As Maria settles down into her new role of a wife and mother, we observe a perceptible shift in the relationship between the siblings. Their bond is as strong as ever and yet things are not the same, at least not since Maria’s altered situation.

Now my sisters and I no longer lie around in the hay talking. We aren’t all in the same place the way we were last year and other years. And when we happen to be together it’s as if there is a new awkwardness, as if we had betrayed one another by doing our own thing.

Certainly some day the awkwardness will pass, though time will never undo the betrayal. And perhaps when it does pass we will long for the time when we all lay around in the hay and our desires were so fluid and uncertain that they were no longer our own.

Will Maria find contentment in marriage and motherhood? Will the relationship between her and her husband transition into deep companionship when the first throes of romance are over?  Will Infanta ever devote herself to one man? Will Katerina settle down with David or will her desire to travel the world take over?

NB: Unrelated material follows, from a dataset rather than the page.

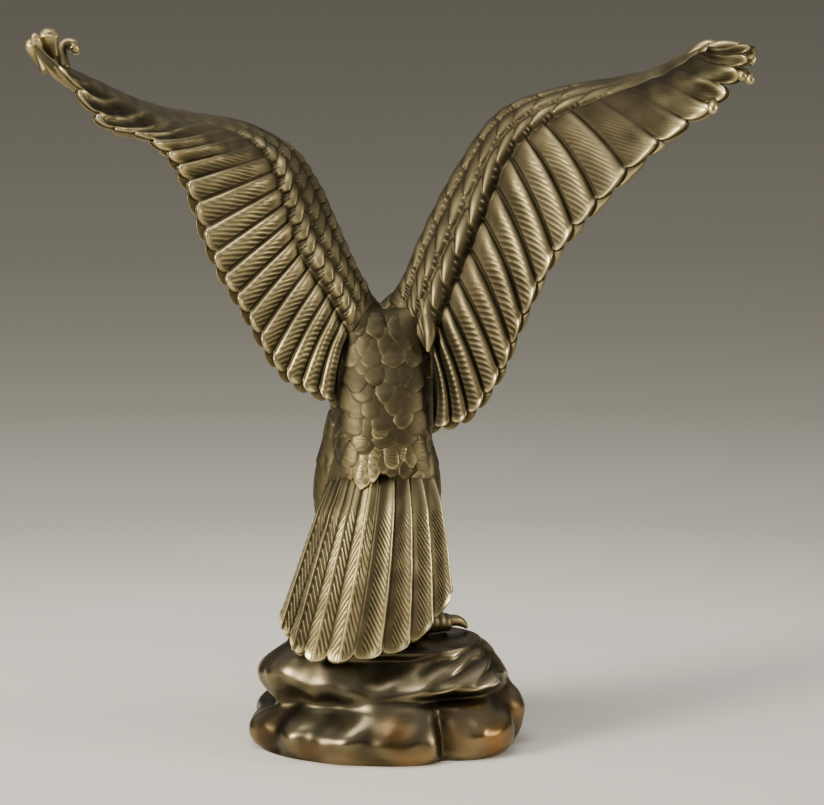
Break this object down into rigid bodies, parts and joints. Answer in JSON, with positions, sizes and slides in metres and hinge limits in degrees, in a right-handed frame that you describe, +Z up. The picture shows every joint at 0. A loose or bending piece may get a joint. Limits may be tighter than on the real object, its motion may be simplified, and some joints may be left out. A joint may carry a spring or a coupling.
{
  "type": "animal statue",
  "caption": "Cast brass eagle with raised, spread wings, fanned tail and lowered head, standing on a lobed cast rock plinth.",
  "frame": {"origin": "the middle of the rock's flat underside", "axes": "+Z up; the eagle faces -Y, and its left wing is on the +X side"},
  "size_m": [0.1964, 0.091, 0.2006],
  "materials": {
    "antique_brass": "antiqued olive-brown patina, dark in the grooves and rubbed to bright gold on raised edges",
    "dark_brass": "glossy dark brown patina with amber lacquer patches and dark grey-green hollows"
  },
  "bodies": {
    "root": {"eagle": "antique_brass", "rock_plinth": "dark_brass"}
  },
  "joints": []
}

Three Summers, then, is a lush, vivid coming-of-age story that coasts along at a slow, languid pace…it drenches the reader with a feeling of warmth and nostalgia despite moments of piercing darkness. With its rich evocation of summer and luscious descriptions of nature, the narration, in keeping with Katerina’s personality and penchant for telling stories, has a dreamy, filmic, fairytale-like vibe to it.

As the novel progresses, the tempestuous Katerina will unravel the mystery of her mother’s best kept secret, will gain some perspective on the life changing decision of marriage, and will hole up in her room for a week so that she can calmly make a choice that will alter the course of her life. But whatever the future holds for the three sisters, Katerina acknowledges that “certainly those three summers will play a role in our lives. I remember that first day of that first summer when we bought our big straw hats.”